Short exercise: Everything from the line containing "Model this object" to the last line of the records must be returned verbatim; nothing else belongs in the output.

The input:
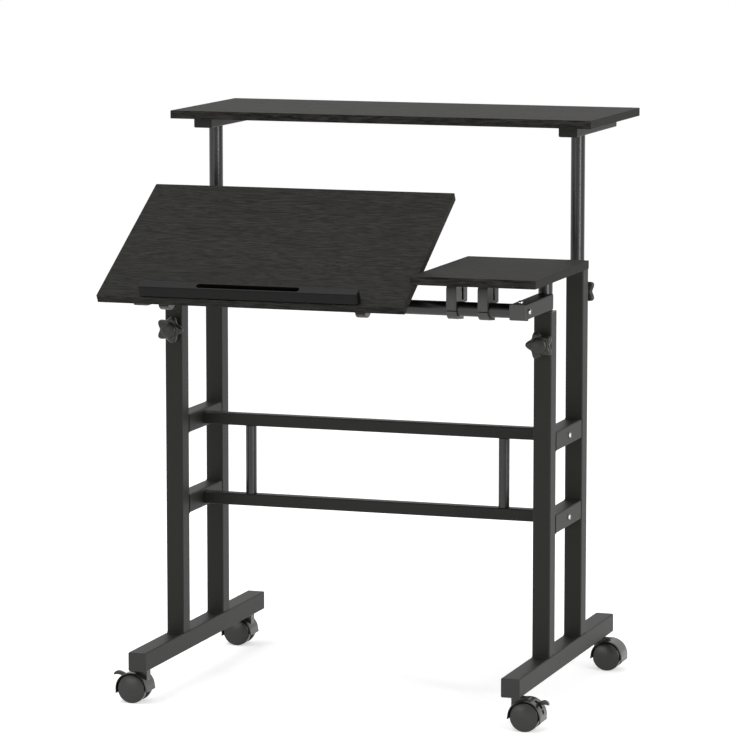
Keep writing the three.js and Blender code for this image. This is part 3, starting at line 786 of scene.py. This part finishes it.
@dataclass
class Castor:
    """A twin-wheel castor round its axle, trailing towards +X before it is turned."""

    side: Side
    end: End
    name: str = field(init=False)
    place: Matrix = field(init=False)
    hood_inner: float = 28.5
    hood_outer: float = 31.1
    hood_half: float = 22.5
    hood_ends: Pair = (-17.0, 188.0)
    hood_steps: int = 48
    hood_edge: Rows = ((-1.5, 0.0), (-0.5, -0.5), (0.0, -1.6))
    lip_angle: float = 7.0
    lip_height: float = 0.9
    web_half: float = 7.4
    web_overlap: float = 1.3
    web_inset: float = 1.0
    web_steps: int = 40
    trail: float = 19.5
    # The stem with its boss, as radius and height
    stem: Rows = ((7.0, 8.0), (7.0, 35.9), (6.4, 36.5), (5.0, 36.5), (5.0, 57.7), (4.2, 58.5))
    neck_half: float = 9.5
    neck_edge: float = 0.8
    neck: Rows = (
        (-26.5, 12.0), (-2.0, 12.0), (6.5, 29.5), (4.0, 31.7), (-9.0, 32.7), (-16.5, 33.5),
        (-26.5, 33.5),
    )
    # The brake's openings: where each starts, its bottom, its top and half its width
    openings: WideRows = ((7.0, 13.5, 26.5, 5.3), (22.0, 4.0, 11.0, 4.5))
    cut_reach: float = 38.1
    # One wheel's radius and distance from the middle: disc, rounded tread and inner recess
    wheel: Rows = (
        (0.0, 24.6), (6.0, 24.4), (11.0, 23.95), (15.0, 23.4), (18.5, 22.8), (21.5, 22.2),
        (23.6, 21.6), (24.9, 21.0), (25.8, 20.1), (26.3, 19.0), (26.5, 17.6), (26.5, 11.0),
        (26.3, 9.4), (25.5, 8.4), (24.3, 8.0), (18.0, 8.0), (17.5, 9.5), (7.5, 9.5),
        (7.0, 8.0), (4.0, 8.0),
    )
    lever_pivot: Pair = (14.0, 20.5)
    lever_corner: float = 1.6
    lever_fullness: float = 2.2  # a corner's radius is at most the thickness over this
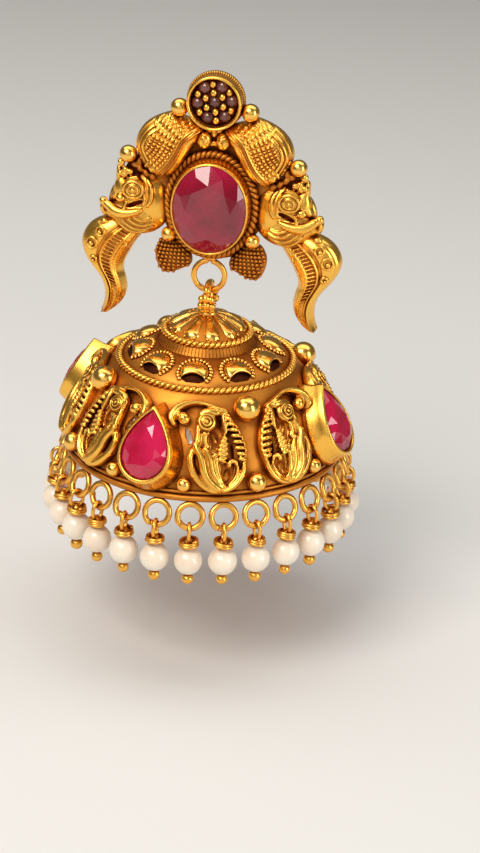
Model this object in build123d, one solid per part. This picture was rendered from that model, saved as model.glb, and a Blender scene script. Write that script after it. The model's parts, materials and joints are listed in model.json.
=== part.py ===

Reply:
Model this object in build123d, one solid per part. This picture was rendered from that model, saved as model.glb, and a Blender scene script. Write that script after it. The model's parts, materials and joints are listed in model.json.
=== part.py ===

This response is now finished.